-- Start of Data records --
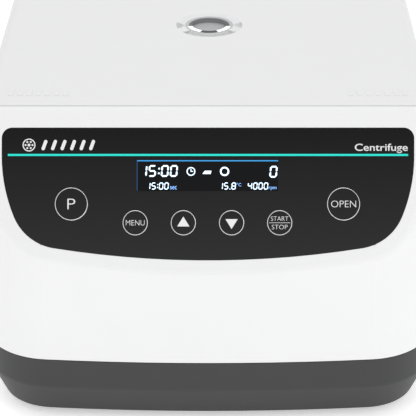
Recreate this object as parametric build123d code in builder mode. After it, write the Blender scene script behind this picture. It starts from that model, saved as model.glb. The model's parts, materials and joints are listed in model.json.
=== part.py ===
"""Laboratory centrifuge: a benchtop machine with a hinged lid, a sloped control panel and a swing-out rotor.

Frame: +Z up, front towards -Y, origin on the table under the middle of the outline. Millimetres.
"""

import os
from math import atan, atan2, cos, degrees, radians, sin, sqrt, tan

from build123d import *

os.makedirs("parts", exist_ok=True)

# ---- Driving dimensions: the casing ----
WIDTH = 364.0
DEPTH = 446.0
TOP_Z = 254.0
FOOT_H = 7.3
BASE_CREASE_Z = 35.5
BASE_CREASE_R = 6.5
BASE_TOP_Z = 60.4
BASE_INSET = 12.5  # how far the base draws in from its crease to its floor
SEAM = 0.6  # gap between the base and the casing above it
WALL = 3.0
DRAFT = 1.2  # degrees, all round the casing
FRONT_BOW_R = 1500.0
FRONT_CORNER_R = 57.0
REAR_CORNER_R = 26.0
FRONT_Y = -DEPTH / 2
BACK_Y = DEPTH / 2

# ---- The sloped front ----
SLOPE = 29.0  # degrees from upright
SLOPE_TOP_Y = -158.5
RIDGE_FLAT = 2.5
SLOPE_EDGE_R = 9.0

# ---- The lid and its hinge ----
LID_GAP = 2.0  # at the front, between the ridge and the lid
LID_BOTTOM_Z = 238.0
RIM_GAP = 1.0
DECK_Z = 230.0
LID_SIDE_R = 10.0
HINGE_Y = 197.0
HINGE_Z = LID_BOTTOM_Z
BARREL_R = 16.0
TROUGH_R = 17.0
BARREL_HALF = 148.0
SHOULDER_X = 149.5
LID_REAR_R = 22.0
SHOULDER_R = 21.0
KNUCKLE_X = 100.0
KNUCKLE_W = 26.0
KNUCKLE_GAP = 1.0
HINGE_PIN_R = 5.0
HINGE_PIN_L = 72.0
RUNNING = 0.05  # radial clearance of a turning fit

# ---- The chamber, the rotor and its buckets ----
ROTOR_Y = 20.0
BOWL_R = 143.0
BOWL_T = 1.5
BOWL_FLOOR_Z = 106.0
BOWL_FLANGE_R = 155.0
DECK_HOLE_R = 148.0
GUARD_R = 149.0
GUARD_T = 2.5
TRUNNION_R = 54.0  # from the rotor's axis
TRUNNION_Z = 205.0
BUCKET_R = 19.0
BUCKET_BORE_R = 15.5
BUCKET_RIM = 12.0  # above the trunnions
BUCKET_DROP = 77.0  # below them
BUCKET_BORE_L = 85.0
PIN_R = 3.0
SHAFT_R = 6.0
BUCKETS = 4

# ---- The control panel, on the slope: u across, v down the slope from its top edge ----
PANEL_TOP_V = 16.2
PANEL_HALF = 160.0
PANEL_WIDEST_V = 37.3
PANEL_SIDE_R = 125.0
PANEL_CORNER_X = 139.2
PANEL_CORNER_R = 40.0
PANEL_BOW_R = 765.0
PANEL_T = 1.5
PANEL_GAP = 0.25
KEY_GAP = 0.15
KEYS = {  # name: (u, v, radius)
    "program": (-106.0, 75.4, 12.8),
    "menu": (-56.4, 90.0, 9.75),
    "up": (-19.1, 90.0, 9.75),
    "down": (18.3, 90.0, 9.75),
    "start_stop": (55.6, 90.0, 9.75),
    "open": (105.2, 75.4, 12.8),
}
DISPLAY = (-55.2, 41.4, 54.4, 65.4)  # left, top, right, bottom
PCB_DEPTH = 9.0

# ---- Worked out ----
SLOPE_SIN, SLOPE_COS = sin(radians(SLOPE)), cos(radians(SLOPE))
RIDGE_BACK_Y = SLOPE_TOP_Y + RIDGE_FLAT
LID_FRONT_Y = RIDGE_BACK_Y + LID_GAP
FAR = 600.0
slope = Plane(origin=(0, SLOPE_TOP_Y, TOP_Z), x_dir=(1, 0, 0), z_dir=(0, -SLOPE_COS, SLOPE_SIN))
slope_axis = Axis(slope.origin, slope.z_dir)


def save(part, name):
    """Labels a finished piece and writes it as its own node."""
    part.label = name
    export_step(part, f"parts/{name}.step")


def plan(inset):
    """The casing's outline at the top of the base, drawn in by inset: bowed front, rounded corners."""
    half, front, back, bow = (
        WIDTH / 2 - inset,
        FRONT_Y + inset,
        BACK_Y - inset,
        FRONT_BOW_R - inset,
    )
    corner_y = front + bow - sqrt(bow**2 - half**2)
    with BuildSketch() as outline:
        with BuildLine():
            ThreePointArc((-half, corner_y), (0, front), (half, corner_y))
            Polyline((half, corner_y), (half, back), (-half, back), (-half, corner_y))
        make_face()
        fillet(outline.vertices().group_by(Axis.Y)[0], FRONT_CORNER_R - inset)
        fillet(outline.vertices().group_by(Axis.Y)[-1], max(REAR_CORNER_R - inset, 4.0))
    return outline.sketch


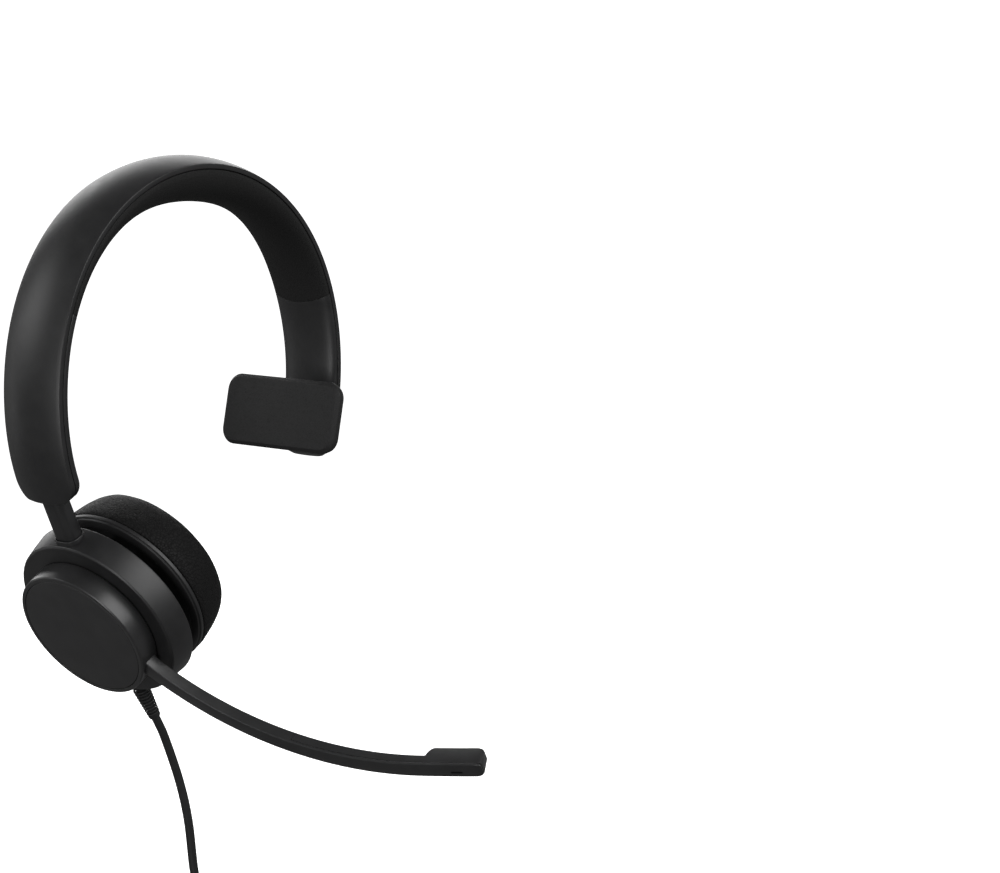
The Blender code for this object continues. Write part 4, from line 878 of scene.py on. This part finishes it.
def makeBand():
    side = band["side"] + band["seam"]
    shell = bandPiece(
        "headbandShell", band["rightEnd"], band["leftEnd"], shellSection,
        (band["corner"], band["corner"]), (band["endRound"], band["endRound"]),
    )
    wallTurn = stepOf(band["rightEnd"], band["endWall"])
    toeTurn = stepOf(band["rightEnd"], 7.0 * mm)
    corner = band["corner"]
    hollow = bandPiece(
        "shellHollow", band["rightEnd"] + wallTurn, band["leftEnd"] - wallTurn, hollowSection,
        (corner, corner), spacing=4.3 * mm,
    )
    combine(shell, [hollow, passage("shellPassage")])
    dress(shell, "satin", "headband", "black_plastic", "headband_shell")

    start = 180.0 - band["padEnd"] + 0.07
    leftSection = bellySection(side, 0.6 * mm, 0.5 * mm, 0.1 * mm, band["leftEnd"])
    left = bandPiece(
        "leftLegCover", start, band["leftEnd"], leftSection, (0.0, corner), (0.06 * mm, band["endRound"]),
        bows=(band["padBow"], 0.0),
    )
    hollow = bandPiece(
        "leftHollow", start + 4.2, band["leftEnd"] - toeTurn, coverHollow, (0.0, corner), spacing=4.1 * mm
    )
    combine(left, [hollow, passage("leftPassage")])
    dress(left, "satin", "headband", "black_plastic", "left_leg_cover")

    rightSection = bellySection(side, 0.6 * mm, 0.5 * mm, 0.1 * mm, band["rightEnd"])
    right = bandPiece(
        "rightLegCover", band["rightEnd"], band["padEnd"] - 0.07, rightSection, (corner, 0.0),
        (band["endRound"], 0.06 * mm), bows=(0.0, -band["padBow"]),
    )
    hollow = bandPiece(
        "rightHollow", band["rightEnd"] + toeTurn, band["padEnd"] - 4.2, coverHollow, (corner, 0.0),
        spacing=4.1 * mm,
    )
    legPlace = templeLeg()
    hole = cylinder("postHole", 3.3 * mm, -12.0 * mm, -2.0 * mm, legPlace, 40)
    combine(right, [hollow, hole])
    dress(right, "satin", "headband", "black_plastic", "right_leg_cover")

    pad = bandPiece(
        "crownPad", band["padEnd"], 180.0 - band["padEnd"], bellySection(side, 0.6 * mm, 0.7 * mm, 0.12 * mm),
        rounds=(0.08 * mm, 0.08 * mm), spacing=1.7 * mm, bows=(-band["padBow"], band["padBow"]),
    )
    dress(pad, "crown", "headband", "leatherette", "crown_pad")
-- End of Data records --
-- Start of Data records --
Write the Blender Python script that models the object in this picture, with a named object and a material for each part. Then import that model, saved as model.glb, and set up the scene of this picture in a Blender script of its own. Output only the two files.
-- End of Data records --
◆ **Exercise instructions**: In the listing above, find the line with "Recreate this object" and the line with "BACK_Y = DEPTH / 2", then print exactly those lines and every line between them.

◆ **Solution**:
Recreate this object as parametric build123d code in builder mode. After it, write the Blender scene script behind this picture. It starts from that model, saved as model.glb. The model's parts, materials and joints are listed in model.json.
=== part.py ===
"""Laboratory centrifuge: a benchtop machine with a hinged lid, a sloped control panel and a swing-out rotor.

Frame: +Z up, front towards -Y, origin on the table under the middle of the outline. Millimetres.
"""

import os
from math import atan, atan2, cos, degrees, radians, sin, sqrt, tan

from build123d import *

os.makedirs("parts", exist_ok=True)

# ---- Driving dimensions: the casing ----
WIDTH = 364.0
DEPTH = 446.0
TOP_Z = 254.0
FOOT_H = 7.3
BASE_CREASE_Z = 35.5
BASE_CREASE_R = 6.5
BASE_TOP_Z = 60.4
BASE_INSET = 12.5  # how far the base draws in from its crease to its floor
SEAM = 0.6  # gap between the base and the casing above it
WALL = 3.0
DRAFT = 1.2  # degrees, all round the casing
FRONT_BOW_R = 1500.0
FRONT_CORNER_R = 57.0
REAR_CORNER_R = 26.0
FRONT_Y = -DEPTH / 2
BACK_Y = DEPTH / 2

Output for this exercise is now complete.